Proposals to update these outdated codes have finally been adopted after immense political pressure. The 2018 edition of IBC includes provisions for gender-neutral bathrooms. “The use of single-user toilets has become increasingly beneficial system of providing not only better facilities, but more user friendly facilities,” the proposed policy change recommends. “A higher level of privacy is achieved, the facilities are typically better maintained by the users, and the efficiencies of having unisex facilities where the users are of a dominate sex are significantly increased.”

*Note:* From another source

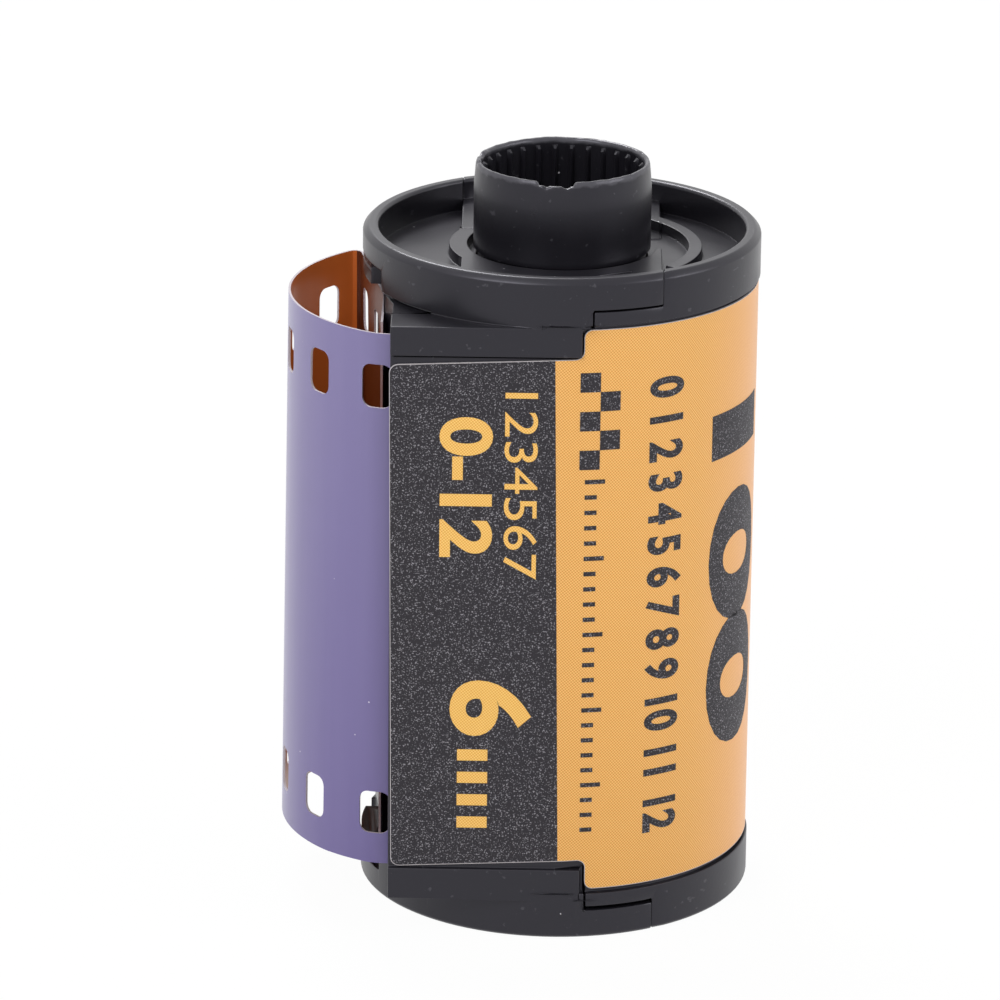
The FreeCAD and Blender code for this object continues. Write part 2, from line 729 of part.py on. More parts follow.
def perforation_rows(path, d):
    bars = []
    pitch = d["perforation_pitch"].number
    rows = (d["perforation_edge"].number,
            (d["film_width"] - d["perforation_edge"] - d["perforation_height"]).number)
    distance = d["perforation_start"].number
    while distance + d["perforation_length"].number < path.Length:
        spot, direction = along_path(path, distance)
        for height in rows:
            lift = FreeCAD.Vector(0, 0, d["film_bottom"].number + height)
            bars.append(perforation(d, spot + lift, direction))
        distance += pitch
    return Part.makeCompound(bars)


def along_path(path, distance):
    for edge in path.OrderedEdges:
        if distance <= edge.Length:
            parameter = edge.getParameterByLength(distance)
            return edge.valueAt(parameter), edge.tangentAt(parameter)
        distance -= edge.Length
    raise RuntimeError("a perforation lies past the film's end")


def make_leader(doc, d):
    path = leader_path(d)
    strip = doc.addObject("Part::Feature", "leader_strip")
    strip.Shape = leader_strip(path, d)
    holes = doc.addObject("Part::Feature", "perforations")
    holes.Shape = perforation_rows(path, d)
    return boolean(doc, "Cut", "film_leader", strip, holes)


def make_felts(doc, d):
    film_half = d["film_thickness"] * 0.5
    low = d["slot_end_gap"]
    high = d["can_height"] - d["slot_end_gap"]
    left = -d["felt_left"]
    front = block(doc, "front_felt", (left, -d["slot_front"], low),
                  (-d["front_felt_right"], -d["trap_line"] - film_half, high))
    rear = block(doc, "rear_felt", (left, -d["trap_line"] + film_half, low),
                 (-d["rear_felt_right"], -d["slot_rear"], high))
    return [front, rear]


# Label

def make_label(doc, d):
    body = doc.addObject("PartDesign::Body", "label")
    band = new_sketch(body, "label_band", height=d["label_bottom"])
    face = d["wall_radius"]
    outside = face + d["label_thickness"]
    start, end = d["label_start_angle"].number, d["label_end_angle"]
    outer = centred_arc(band, outside, start, end.number)
    inner = centred_arc(band, face, start, end.number)
    join_line(band, outer, 2, inner, 2)
    hold_angle(band, outer, 2, end, outside)
    hold_angle(band, inner, 2, end, face)
    left = -d["label_left"]
    lines = []
    for arc, radius in ((outer, outside), (inner, face)):
        tangent = FreeCAD.Vector(0, -radius.number, 0)
        free = FreeCAD.Vector(left.number, -radius.number, 0)
        number = band.addGeometry(Part.LineSegment(tangent, free), False)
        band.addConstraint(Sketcher.Constraint("Coincident", number, 1, arc, 1))
        hold_point(band, number, 2, (left, -radius))
        lines.append(number)
    for arc in (outer, inner):
        band.addConstraint(Sketcher.Constraint("PointOnObject", arc, 1, -2))
    join_line(band, lines[0], 2, lines[1], 2)
    pad(body, band, d["label_top"] - d["label_bottom"])
    margin = d["label_trim_margin"]
    trims = (
        ("top", d["label_flat_top_left"], d["label_flat_top_right"], d["label_top"] + margin),
        ("bottom", d["label_flat_bottom_left"], d["label_flat_bottom_right"], d["label_bottom"] - margin))
    for name, at_left, at_step, beyond in trims:
        trim = new_sketch(body, f"label_{name}_trim", "XZ_Plane")
        polygon(trim, [(left, at_left), (d["label_step"], at_step), (d["label_step"], beyond),
                       (left - margin, beyond), (left - margin, at_left)])
        pocket(body, trim, d["label_trim_depth"], reverse=True)
    left_ends = (d["label_flat_bottom_left"], d["label_flat_top_left"])
    step_ends = (d["label_flat_bottom_right"], d["label_flat_top_right"])
    outer_ends = (d["label_bottom"], d["label_top"])
    round_edges(body, d["label_corner"], lambda edge: is_label_corner(edge, left, left_ends))
    round_edges(body, d["label_step_corner"], lambda edge: is_label_corner(edge, d["label_step"], outer_ends))
    round_edges(body, d["label_step_corner"], lambda edge: is_label_corner(edge, d["label_step"], step_ends))
    return body


def is_label_corner(edge, x, levels):
    # A short edge through the paper's thickness at one of the label's front corners
    middle = edge.CenterOfMass
    near_level = any(abs(middle.z - level.number) < NEAR for level in levels)
    return edge.Length < PAPER_EDGE and middle.y < 0 and abs(middle.x - x.number) < NEAR and near_level


def report_state(doc):
    for item in doc.Objects:
        if "Invalid" in item.State or "Error" in item.State:
            raise RuntimeError(f"{item.Name} failed: {item.State}")


def write_parts(doc, nodes):
    doc.recompute()
    report_state(doc)
    for node in nodes:
        shape = node.Shape
        if shape.isNull() or not shape.isValid():
            raise RuntimeError(f"{node.Label} has no valid shape")
    for node in nodes:
        node.Shape.exportStep(f"parts/{node.Label}.step")


def main():
    os.makedirs("parts", exist_ok=True)
    doc = FreeCAD.newDocument("film_cassette")
    d = make_sheet(doc)
    nodes = make_shells(doc, d)
    nodes.append(make_spool(doc, d))
    nodes += make_roll(doc, d)
    nodes.append(make_leader(doc, d))
    nodes += make_felts(doc, d)
    nodes.append(make_label(doc, d))
    write_parts(doc, nodes)


main()
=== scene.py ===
"""A 35 mm film cassette: moulded shells, ribbed spool post, curled film leader and printed label."""

import json
import logging
import math
from contextlib import contextmanager
from dataclasses import dataclass
from enum import Enum
from typing import Any, Callable, Iterator

import bmesh
import bpy
from mathutils import Matrix, Vector, noise

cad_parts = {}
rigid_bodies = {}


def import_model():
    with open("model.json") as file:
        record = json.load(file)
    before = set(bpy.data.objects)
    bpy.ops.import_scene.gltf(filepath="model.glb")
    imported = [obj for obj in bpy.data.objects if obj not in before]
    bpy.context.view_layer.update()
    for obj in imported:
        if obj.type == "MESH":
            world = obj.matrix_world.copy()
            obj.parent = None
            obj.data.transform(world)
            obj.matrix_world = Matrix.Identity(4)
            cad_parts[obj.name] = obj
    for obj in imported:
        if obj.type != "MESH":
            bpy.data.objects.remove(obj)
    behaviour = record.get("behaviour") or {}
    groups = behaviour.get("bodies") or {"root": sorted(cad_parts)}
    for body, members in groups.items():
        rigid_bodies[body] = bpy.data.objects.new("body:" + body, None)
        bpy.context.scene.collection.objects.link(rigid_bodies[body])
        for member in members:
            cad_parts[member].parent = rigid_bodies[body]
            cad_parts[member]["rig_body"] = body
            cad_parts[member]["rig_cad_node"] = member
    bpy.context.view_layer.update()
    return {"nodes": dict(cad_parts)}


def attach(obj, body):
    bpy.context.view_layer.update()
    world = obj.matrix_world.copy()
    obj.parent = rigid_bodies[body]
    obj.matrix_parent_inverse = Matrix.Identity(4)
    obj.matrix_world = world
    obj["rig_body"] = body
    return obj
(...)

However, as is the case for most centrally-planned efforts to fix the historical errors of central planning, it is too little, too late. In some states, local governments are required to adopt a specific edition of acceptable editions of the IBC. For example, in Colorado, municipal governments, under home rule law, are able to adopt their own edition of code—as long as the edition is on the state’s approved list of editions. Many economically-strapped communities will stick to the oldest version available because they typically offer the least restrictive and cost-prohibitive standards. The incentive to “upgrade” to newer editions is nonexistent.

Mandating compulsory unisex bathrooms in all public spaces is out of the question due to the vast scale and costly level of effort to retrofit every single bathroom everywhere. This is why efforts to reform the vast architecturally-entrenched binary choose to focus energy on “gender identity,” for example, the city ordinance passed City Council of Charlotte, NC (which set the controversial HB2 law into motion) and California’s School and Success and Opportunity Act. With such sizable statutory hurdles in place, the gender identity card is their only play available.  

So until building code mandates become more liberalized, freeing up businesses to build facilities in a way that best meets the needs of their clientele and liberating municipal governments from the burdensome legalese trickling down from the state and federal levels, you can expect more public disputes, like the transgendered bathroom issue, to arise.